→ **What is needed**
Reproduce all the entries exactly.

*** Data for this task

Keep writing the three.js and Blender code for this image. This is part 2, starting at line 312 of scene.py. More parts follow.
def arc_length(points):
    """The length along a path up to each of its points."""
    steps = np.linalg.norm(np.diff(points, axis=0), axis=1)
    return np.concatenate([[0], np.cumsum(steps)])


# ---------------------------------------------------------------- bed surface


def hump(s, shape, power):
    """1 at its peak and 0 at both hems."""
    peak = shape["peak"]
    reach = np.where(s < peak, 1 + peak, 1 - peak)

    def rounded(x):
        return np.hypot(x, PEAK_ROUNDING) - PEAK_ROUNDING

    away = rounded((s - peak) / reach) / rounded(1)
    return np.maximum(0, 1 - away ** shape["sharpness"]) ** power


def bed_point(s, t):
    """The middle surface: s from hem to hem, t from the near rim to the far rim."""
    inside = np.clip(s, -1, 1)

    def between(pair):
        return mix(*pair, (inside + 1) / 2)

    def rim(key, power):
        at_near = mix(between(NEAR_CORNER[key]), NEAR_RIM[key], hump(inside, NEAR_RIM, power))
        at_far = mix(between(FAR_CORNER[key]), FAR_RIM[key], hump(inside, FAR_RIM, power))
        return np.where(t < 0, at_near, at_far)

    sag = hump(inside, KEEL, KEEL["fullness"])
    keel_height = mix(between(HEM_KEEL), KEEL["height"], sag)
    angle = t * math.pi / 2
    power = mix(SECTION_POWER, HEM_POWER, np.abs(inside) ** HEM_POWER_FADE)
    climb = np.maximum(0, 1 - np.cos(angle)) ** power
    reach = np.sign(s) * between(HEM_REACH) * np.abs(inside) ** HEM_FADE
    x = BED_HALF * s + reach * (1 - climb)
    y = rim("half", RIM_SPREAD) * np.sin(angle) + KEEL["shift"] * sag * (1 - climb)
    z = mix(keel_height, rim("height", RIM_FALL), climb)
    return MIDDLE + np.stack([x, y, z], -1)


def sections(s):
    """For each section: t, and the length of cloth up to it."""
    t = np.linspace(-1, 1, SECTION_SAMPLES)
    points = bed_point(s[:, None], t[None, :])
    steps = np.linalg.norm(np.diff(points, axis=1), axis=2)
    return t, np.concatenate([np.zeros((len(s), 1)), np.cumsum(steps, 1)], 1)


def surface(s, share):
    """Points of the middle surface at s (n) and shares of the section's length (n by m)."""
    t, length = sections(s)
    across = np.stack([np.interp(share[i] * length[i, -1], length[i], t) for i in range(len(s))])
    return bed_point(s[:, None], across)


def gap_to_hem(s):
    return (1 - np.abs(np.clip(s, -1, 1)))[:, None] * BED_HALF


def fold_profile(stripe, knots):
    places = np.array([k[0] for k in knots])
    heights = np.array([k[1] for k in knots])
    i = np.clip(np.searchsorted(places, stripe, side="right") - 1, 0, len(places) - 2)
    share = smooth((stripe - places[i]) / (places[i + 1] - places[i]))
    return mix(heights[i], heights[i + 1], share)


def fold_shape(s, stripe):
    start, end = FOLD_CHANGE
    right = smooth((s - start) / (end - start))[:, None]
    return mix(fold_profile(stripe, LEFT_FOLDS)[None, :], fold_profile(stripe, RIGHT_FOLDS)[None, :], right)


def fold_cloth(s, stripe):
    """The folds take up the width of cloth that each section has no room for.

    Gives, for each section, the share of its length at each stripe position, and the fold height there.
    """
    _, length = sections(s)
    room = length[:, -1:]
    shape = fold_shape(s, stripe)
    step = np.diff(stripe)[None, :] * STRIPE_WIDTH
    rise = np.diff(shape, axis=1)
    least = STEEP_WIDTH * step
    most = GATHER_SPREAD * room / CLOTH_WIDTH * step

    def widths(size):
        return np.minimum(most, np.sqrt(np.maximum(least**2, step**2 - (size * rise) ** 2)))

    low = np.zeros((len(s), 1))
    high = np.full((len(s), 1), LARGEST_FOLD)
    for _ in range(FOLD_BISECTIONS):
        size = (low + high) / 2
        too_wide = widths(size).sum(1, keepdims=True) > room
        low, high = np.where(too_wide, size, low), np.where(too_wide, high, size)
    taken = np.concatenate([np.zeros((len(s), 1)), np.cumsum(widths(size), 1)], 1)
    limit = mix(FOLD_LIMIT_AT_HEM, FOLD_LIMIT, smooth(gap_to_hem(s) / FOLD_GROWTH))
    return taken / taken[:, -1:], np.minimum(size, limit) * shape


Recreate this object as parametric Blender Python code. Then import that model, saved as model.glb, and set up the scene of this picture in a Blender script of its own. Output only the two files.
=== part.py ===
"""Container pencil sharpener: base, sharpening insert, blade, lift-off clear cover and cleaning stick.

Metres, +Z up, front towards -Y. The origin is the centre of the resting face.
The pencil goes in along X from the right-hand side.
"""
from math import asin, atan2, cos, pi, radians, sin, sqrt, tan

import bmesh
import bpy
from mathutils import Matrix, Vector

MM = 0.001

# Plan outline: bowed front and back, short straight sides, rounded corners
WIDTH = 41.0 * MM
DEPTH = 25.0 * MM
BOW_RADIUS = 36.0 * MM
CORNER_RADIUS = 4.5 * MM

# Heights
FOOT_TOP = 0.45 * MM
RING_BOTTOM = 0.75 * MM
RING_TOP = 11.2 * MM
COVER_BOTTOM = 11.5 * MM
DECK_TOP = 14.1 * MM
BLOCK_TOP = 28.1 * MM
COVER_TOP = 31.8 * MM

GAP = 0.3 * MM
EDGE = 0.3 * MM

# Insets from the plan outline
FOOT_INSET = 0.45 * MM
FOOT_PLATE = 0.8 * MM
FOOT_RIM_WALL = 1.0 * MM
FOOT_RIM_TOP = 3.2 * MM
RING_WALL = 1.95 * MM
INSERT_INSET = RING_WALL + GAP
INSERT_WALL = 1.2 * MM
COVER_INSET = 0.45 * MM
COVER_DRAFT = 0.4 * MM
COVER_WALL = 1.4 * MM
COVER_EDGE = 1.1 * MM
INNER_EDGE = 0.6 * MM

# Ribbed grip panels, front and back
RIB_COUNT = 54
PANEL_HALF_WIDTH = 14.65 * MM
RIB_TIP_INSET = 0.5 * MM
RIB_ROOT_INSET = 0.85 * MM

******

→ **Right answer**
Keep writing the three.js and Blender code for this image. This is part 2, starting at line 312 of scene.py. More parts follow.
def arc_length(points):
    """The length along a path up to each of its points."""
    steps = np.linalg.norm(np.diff(points, axis=0), axis=1)
    return np.concatenate([[0], np.cumsum(steps)])


# ---------------------------------------------------------------- bed surface


def hump(s, shape, power):
    """1 at its peak and 0 at both hems."""
    peak = shape["peak"]
    reach = np.where(s < peak, 1 + peak, 1 - peak)

    def rounded(x):
        return np.hypot(x, PEAK_ROUNDING) - PEAK_ROUNDING

    away = rounded((s - peak) / reach) / rounded(1)
    return np.maximum(0, 1 - away ** shape["sharpness"]) ** power


def bed_point(s, t):
    """The middle surface: s from hem to hem, t from the near rim to the far rim."""
    inside = np.clip(s, -1, 1)

    def between(pair):
        return mix(*pair, (inside + 1) / 2)

    def rim(key, power):
        at_near = mix(between(NEAR_CORNER[key]), NEAR_RIM[key], hump(inside, NEAR_RIM, power))
        at_far = mix(between(FAR_CORNER[key]), FAR_RIM[key], hump(inside, FAR_RIM, power))
        return np.where(t < 0, at_near, at_far)

    sag = hump(inside, KEEL, KEEL["fullness"])
    keel_height = mix(between(HEM_KEEL), KEEL["height"], sag)
    angle = t * math.pi / 2
    power = mix(SECTION_POWER, HEM_POWER, np.abs(inside) ** HEM_POWER_FADE)
    climb = np.maximum(0, 1 - np.cos(angle)) ** power
    reach = np.sign(s) * between(HEM_REACH) * np.abs(inside) ** HEM_FADE
    x = BED_HALF * s + reach * (1 - climb)
    y = rim("half", RIM_SPREAD) * np.sin(angle) + KEEL["shift"] * sag * (1 - climb)
    z = mix(keel_height, rim("height", RIM_FALL), climb)
    return MIDDLE + np.stack([x, y, z], -1)


def sections(s):
    """For each section: t, and the length of cloth up to it."""
    t = np.linspace(-1, 1, SECTION_SAMPLES)
    points = bed_point(s[:, None], t[None, :])
    steps = np.linalg.norm(np.diff(points, axis=1), axis=2)
    return t, np.concatenate([np.zeros((len(s), 1)), np.cumsum(steps, 1)], 1)


def surface(s, share):
    """Points of the middle surface at s (n) and shares of the section's length (n by m)."""
    t, length = sections(s)
    across = np.stack([np.interp(share[i] * length[i, -1], length[i], t) for i in range(len(s))])
    return bed_point(s[:, None], across)


def gap_to_hem(s):
    return (1 - np.abs(np.clip(s, -1, 1)))[:, None] * BED_HALF


def fold_profile(stripe, knots):
    places = np.array([k[0] for k in knots])
    heights = np.array([k[1] for k in knots])
    i = np.clip(np.searchsorted(places, stripe, side="right") - 1, 0, len(places) - 2)
    share = smooth((stripe - places[i]) / (places[i + 1] - places[i]))
    return mix(heights[i], heights[i + 1], share)


def fold_shape(s, stripe):
    start, end = FOLD_CHANGE
    right = smooth((s - start) / (end - start))[:, None]
    return mix(fold_profile(stripe, LEFT_FOLDS)[None, :], fold_profile(stripe, RIGHT_FOLDS)[None, :], right)


def fold_cloth(s, stripe):
    """The folds take up the width of cloth that each section has no room for.

    Gives, for each section, the share of its length at each stripe position, and the fold height there.
    """
    _, length = sections(s)
    room = length[:, -1:]
    shape = fold_shape(s, stripe)
    step = np.diff(stripe)[None, :] * STRIPE_WIDTH
    rise = np.diff(shape, axis=1)
    least = STEEP_WIDTH * step
    most = GATHER_SPREAD * room / CLOTH_WIDTH * step

    def widths(size):
        return np.minimum(most, np.sqrt(np.maximum(least**2, step**2 - (size * rise) ** 2)))

    low = np.zeros((len(s), 1))
    high = np.full((len(s), 1), LARGEST_FOLD)
    for _ in range(FOLD_BISECTIONS):
        size = (low + high) / 2
        too_wide = widths(size).sum(1, keepdims=True) > room
        low, high = np.where(too_wide, size, low), np.where(too_wide, high, size)
    taken = np.concatenate([np.zeros((len(s), 1)), np.cumsum(widths(size), 1)], 1)
    limit = mix(FOLD_LIMIT_AT_HEM, FOLD_LIMIT, smooth(gap_to_hem(s) / FOLD_GROWTH))
    return taken / taken[:, -1:], np.minimum(size, limit) * shape


Recreate this object as parametric Blender Python code. Then import that model, saved as model.glb, and set up the scene of this picture in a Blender script of its own. Output only the two files.
=== part.py ===
"""Container pencil sharpener: base, sharpening insert, blade, lift-off clear cover and cleaning stick.

Metres, +Z up, front towards -Y. The origin is the centre of the resting face.
The pencil goes in along X from the right-hand side.
"""
from math import asin, atan2, cos, pi, radians, sin, sqrt, tan

import bmesh
import bpy
from mathutils import Matrix, Vector

MM = 0.001

# Plan outline: bowed front and back, short straight sides, rounded corners
WIDTH = 41.0 * MM
DEPTH = 25.0 * MM
BOW_RADIUS = 36.0 * MM
CORNER_RADIUS = 4.5 * MM

# Heights
FOOT_TOP = 0.45 * MM
RING_BOTTOM = 0.75 * MM
RING_TOP = 11.2 * MM
COVER_BOTTOM = 11.5 * MM
DECK_TOP = 14.1 * MM
BLOCK_TOP = 28.1 * MM
COVER_TOP = 31.8 * MM

GAP = 0.3 * MM
EDGE = 0.3 * MM

# Insets from the plan outline
FOOT_INSET = 0.45 * MM
FOOT_PLATE = 0.8 * MM
FOOT_RIM_WALL = 1.0 * MM
FOOT_RIM_TOP = 3.2 * MM
RING_WALL = 1.95 * MM
INSERT_INSET = RING_WALL + GAP
INSERT_WALL = 1.2 * MM
COVER_INSET = 0.45 * MM
COVER_DRAFT = 0.4 * MM
COVER_WALL = 1.4 * MM
COVER_EDGE = 1.1 * MM
INNER_EDGE = 0.6 * MM

# Ribbed grip panels, front and back
RIB_COUNT = 54
PANEL_HALF_WIDTH = 14.65 * MM
RIB_TIP_INSET = 0.5 * MM
RIB_ROOT_INSET = 0.85 * MM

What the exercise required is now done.